OFFICER SHARP (CONT’D)
It’s just…
DIRK
I know.
OFFICER SHARP
You don’t know.
DIRK
Things aren’t the same…
OFFICER SHARP
The way I see it, there’s two types of happy:
there’s what you see on your phones and on TV,
the cities, travel, parties all the time,
the fun will never end — and there’s the type
of happiness I tried to build. There’s work,
which isn’t as bad as you think it is, and then
there’s family. And both can make you whole.
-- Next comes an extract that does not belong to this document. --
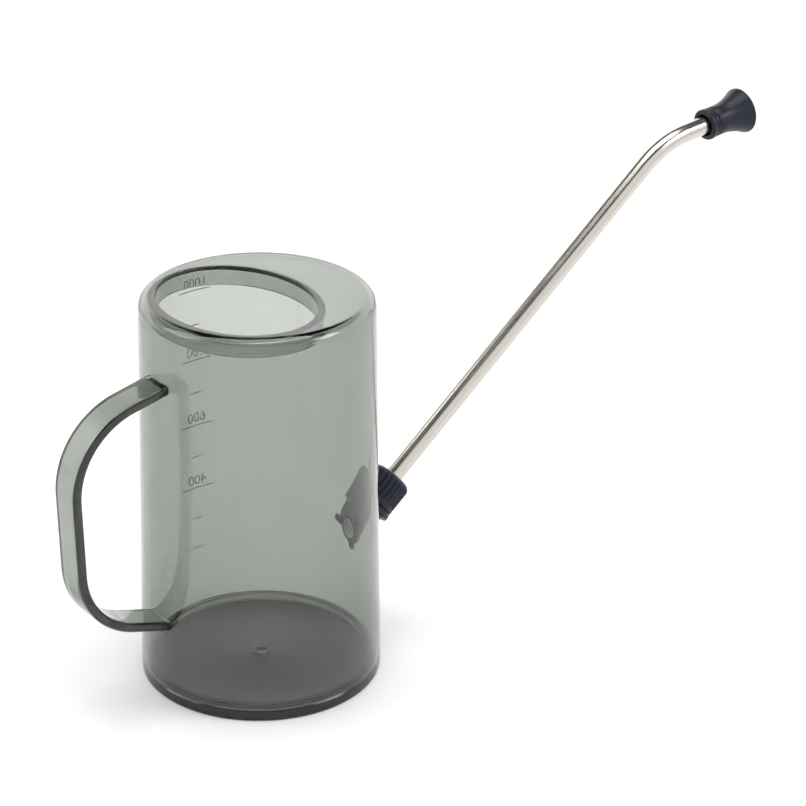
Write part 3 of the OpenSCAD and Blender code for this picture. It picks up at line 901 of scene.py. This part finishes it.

Dirk does not laugh now. But the irony, as he looks over his father’s wheelchair, isn’t lost on him. There are a lot of things you could presume about Dirk’s thoughts in this moment. For instance: the emotions passing across his face might suggest that Dirk wants to express how hopeless he feels, how bounded he has always been by his rural upbringing, how the poverty he has grown accustomed too, even if it is not directly his own, has stifled his ability to assume the possibility of happiness and freedom. In this moment, you can easily imagine how Dirk might want to reprimand his father for suggesting success so casually, how he might want to point out that his father isn’t some officer infused with authority, at least not anymore, but is instead a broken man with a meaningless title who makes money recovery data from equally broken hard drives. Dirk could even be tempted to suggest that Officer Sharp is fixated on recovering the broken — that his father’s whole life has consisted of a single effort to shore up the radicalized decay we call our humanity. But these are abstractions, and we should be careful of our own presumptions.
DIRK
It’s not as easy now as it was for you.
College costs as much as a house, and that’s
after inflation. Then you have to look
at how much a house would cost, even around
here — it isn’t as easy as you think.
OFFICER SHARP
I know, but…
DIRK
(like lifting a shield)
I’m trying.
The kitchen becomes awkwardly quiet. If Dirk’s mother were there, and not off teaching at the elementary school, she would have something to say. As it is, these morning scenes have played out the same for months, and both parties recognize that now is the time for silence. But something strange has happened this morning, which Officer Sharp has only just heard about, and it gives the old man a rare chance to break the silence that has invaded his life.
OFFICER SHARP
(half-shutting the laptop)
Hey, do you remember
the girl you used to play with, the shy one
who went to the same day-care that you and Shelly
were going to?
DIRK
You mean Hannah?
OFFICER SHARP
Yeah —
the Holland girl.
DIRK
Well what about her?
OFFICER SHARP
I heard
she got into a wreck this morning while
I was on my way to the grocery store.
It came in on the police radio.
DIRK
(doing his best to conceal
his guilty shock, and
failing so miserably
he nearly chokes on his milk)
Was she OK?
Dirk reaches unconsciously for his phone and is left fumbling in his empty pocket.
OFFICER SHARP
(failing in an equally
miserable way to pick up
on his son’s reaction)
They had to take her to
the hospital. That’s all I know. But then,
I’d say that she was fine, since they only called
one cop to the accident.
DIRK
That’s good…
Dirk stares at the plates of food around the table as if he is trying to decide what morsel he should sacrifice in thanks for Hannah’s safety. Meanwhile his father, who is just realizing the pain he has unintentionally inflicted on his delicately troubled son, starts to look like a man who spends his time watching the cracks form in flooded dam.
DIRK (CONT’D)
(pointing to a cold pizza)
Can I take this?
OFFICER SHARP
(at a loss for words, and
ashamed of his own
dangerous ignorance)
Yeah, sure.
Dirk gathers up the pizza, stands, and, balancing his glass of milk on the pizza box, pushes his seat back under the table.
DIRK
I’ll be upstairs.
Call up if anybody wants something.
Dirk retreats from the kitchen. Officer Sharp turns back to his computer, where the flashing text still scrolls on, and takes a bite of the banana pancakes that Dirk left behind.